start DATA EXTRACT
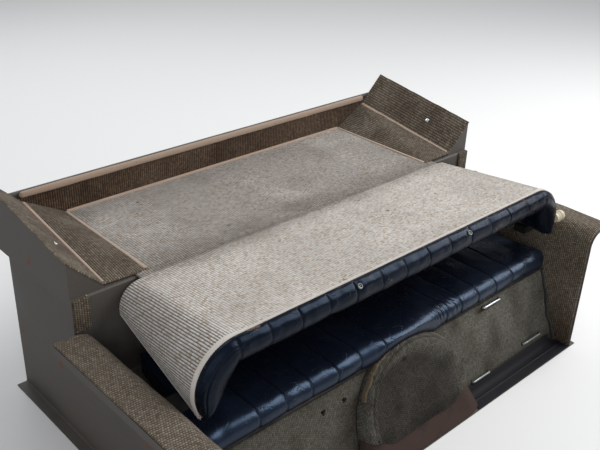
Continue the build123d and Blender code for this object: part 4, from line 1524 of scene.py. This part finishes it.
    def make_bulkhead(self) -> None:
        """Carpet up the bulkhead, and the padded band along its top."""
        x = np.linspace(-self.bulkhead_half, self.bulkhead_half, 160)[:, None]
        z = np.linspace(*self.bulkhead_span, 20)[None]
        wave = 0.0006 * drift(x, z, 0.06, 71)
        dirt_and_shade = 0.15 + 0.2 * np.clip(drift(x, z, 0.05, 72), 0, 1)
        face = grid(x, self.bulkhead_y - np.abs(wave), z)
        self.lay("bulkhead_carpet_cloth", face, FORWARD, grid(x, z), dirt_and_shade, BULKHEAD_CARPET_TONE_AND_SHADE, "ribbed_carpet",
                 ["bulkhead_carpet"], (1.202, 0.063), ["bulkhead"])
        line = np.linspace(-self.band_half, self.band_half, 240)
        puff = 1 + 0.06 * drift(line, 0 * line, 0.045, 74)
        ends = np.sqrt(np.clip(1 - np.clip((np.abs(line) - 0.558) / 0.0081, 0, 1) ** 2, 0.02, 1))
        size = (ends * puff)[:, None]
        rings = swept_rings(grid(line, 0.3975, 0.5135), -size * FORWARD, size * UP,
                            oval(0.0046, 0.0082, 20, 0.8))
        made = piece("bulkhead_band", rings, grid(line[:, None], np.arange(20)[None] * 0.002))
        self.shop.place(made, BINDING, "trim_band", Body.PAN, ["bulkhead_trim"])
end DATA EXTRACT
## EXERCISE PROMPT
Repeat the material above in full, quoting it exactly.

## RESPONSE TO THIS EXERCISE
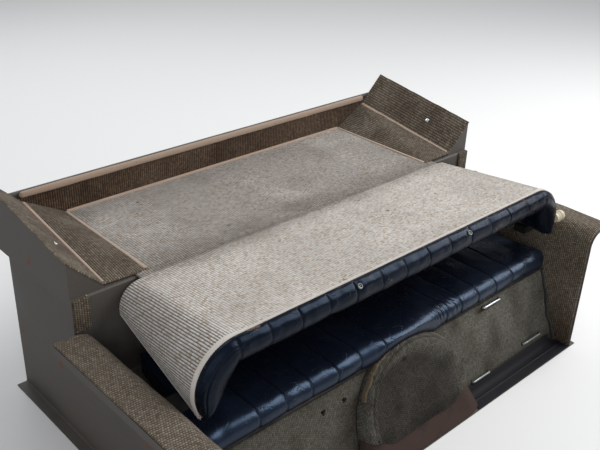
Continue the build123d and Blender code for this object: part 4, from line 1524 of scene.py. This part finishes it.
    def make_bulkhead(self) -> None:
        """Carpet up the bulkhead, and the padded band along its top."""
        x = np.linspace(-self.bulkhead_half, self.bulkhead_half, 160)[:, None]
        z = np.linspace(*self.bulkhead_span, 20)[None]
        wave = 0.0006 * drift(x, z, 0.06, 71)
        dirt_and_shade = 0.15 + 0.2 * np.clip(drift(x, z, 0.05, 72), 0, 1)
        face = grid(x, self.bulkhead_y - np.abs(wave), z)
        self.lay("bulkhead_carpet_cloth", face, FORWARD, grid(x, z), dirt_and_shade, BULKHEAD_CARPET_TONE_AND_SHADE, "ribbed_carpet",
                 ["bulkhead_carpet"], (1.202, 0.063), ["bulkhead"])
        line = np.linspace(-self.band_half, self.band_half, 240)
        puff = 1 + 0.06 * drift(line, 0 * line, 0.045, 74)
        ends = np.sqrt(np.clip(1 - np.clip((np.abs(line) - 0.558) / 0.0081, 0, 1) ** 2, 0.02, 1))
        size = (ends * puff)[:, None]
        rings = swept_rings(grid(line, 0.3975, 0.5135), -size * FORWARD, size * UP,
                            oval(0.0046, 0.0082, 20, 0.8))
        made = piece("bulkhead_band", rings, grid(line[:, None], np.arange(20)[None] * 0.002))
        self.shop.place(made, BINDING, "trim_band", Body.PAN, ["bulkhead_trim"])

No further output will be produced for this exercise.